A little background: Wage gaps cause a significant salary shortfall for women. In America, for every dollar a man earns, a woman earns just 71 cents. It's not because more women work part time than man; the figure excludes part-time workers. It's not just because men work in higher-paying fields, either. Where men and women do the same work, men still earn more -- from the assembly line to the chorus line, including Hollywood. Still, industries dominated by men offer higher wages overall, so entering them holds promise for women rightfully seeking suitable compensation for their skills and smarts.

This isn't about greed. This is about fairness. And this is about a couple of generations of women who are trying to figure out how to make it through retirement -- on significantly smaller pensions than men, with statistically longer life spans.

That said, let's check the bottom line, starting with a nationwide 1996 survey taken by National Computer Associates of more than 1,700 employers of information-systems professionals. We'll look at figures for the Southeast part of the country.

Selected from a survey of some 11 management titles, the median (middle of the range, somewhat different from an average) salary is:

  • $112,000 for a Chief Information Officer, head of a company's information systems or computing unit;
  • $80,500 for an Information Systems Director, still high on the totem pole but not an officer of the company;
  • $70,200 for a Network Manager for local-area and wide-area networks;
  • $69,300 for a Database Administration Manager;
  • $61,100 for a Telecommunications Manager -- you like using the phone;
  • $55,300 for a Data Center Manager, and who doesn't have data to manage; and
  • $49,100 for a PC Work Station Manager, which, judging by how well office PCs cooperate, must be a fairly thankless job -- pay these people more!
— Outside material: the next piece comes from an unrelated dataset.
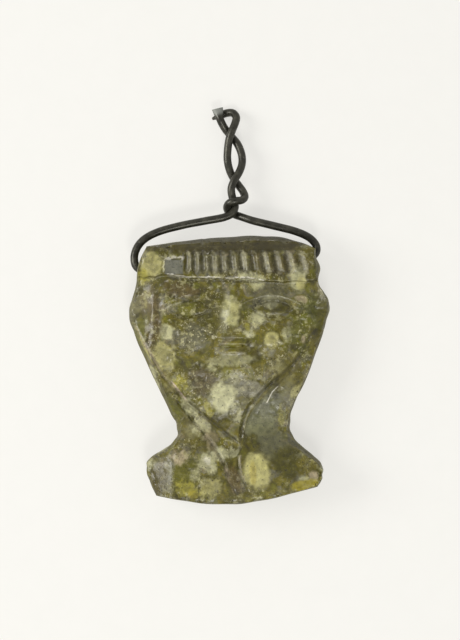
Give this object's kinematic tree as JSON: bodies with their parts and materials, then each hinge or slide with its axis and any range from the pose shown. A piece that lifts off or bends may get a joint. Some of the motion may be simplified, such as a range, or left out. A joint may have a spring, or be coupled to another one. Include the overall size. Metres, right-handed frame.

From a list of 15 professional staff titles, the median salary is:

  • $61,200 for a Senior Software Engineer, a great job for someone who likes math and solving problems;
  • $58,600 for a Senior Database Analyst/Administrator, good if you're detail-oriented;
  • $55,900 for an Object-Oriented/GUI (graphical user interface) Developer, meaning you write software that turns into nice-looking programs on the screen;
  • $51,500 for a Senior Systems Administrator, which means you run the whole shebang --frequently from a computer with its own easy-to-use GUI;
  • $48,300 for a Systems Analyst/Programmer, which means you get to look at a computer system from start to finish;
  • $44,500 for a Telecommunications Specialist, a field with lots of slots to fill; and
  • $40,860 for a PC Applications Specialist, which means you get to play with the software you'd probably enjoy at home anyway -- and get paid for it.

These sound like decent numbers to me, especially if you like the work anyhow. Obviously someone with a bent for social work shouldn't enter an alien field...but Live Wire suspects that far more women with secret scientific leanings have entered non-technical fields than vice versa. If you and your daughters are making career decisions based on your true interests, you might as well have the facts. And you ought to try to make what you're worth -- to yourself, to your employer and to the economy as a whole.

Regional salary differences around the country are what you might expect. Employers in the Washington, D.C. area were, shall we say, not exactly giving it away, but probably the predominance of government jobs skewed the results. The same positions in the Northeast and on the West Coast fetched about 10 percent more. But, you know, if you lived there, you couldn't enjoy Washington's superlative summers. Snow, earthquakes...who needs it?

Anyhow, things may change locally. This spring, the Washington Post has run at least two articles describing a serious shortage of technically skilled workers to support the region's growing information industry. Surely you remember this scenario from high-school economics. Demand, up. Supply, down. Hmm...could that mean wages will rise?

If you've harbored a secret yen for flow charts, cables and algorithms, this could be your moment to seize. A course here, a certification there, and before you know it you've nabbed one of those "good, high-paying jobs." You go, girl!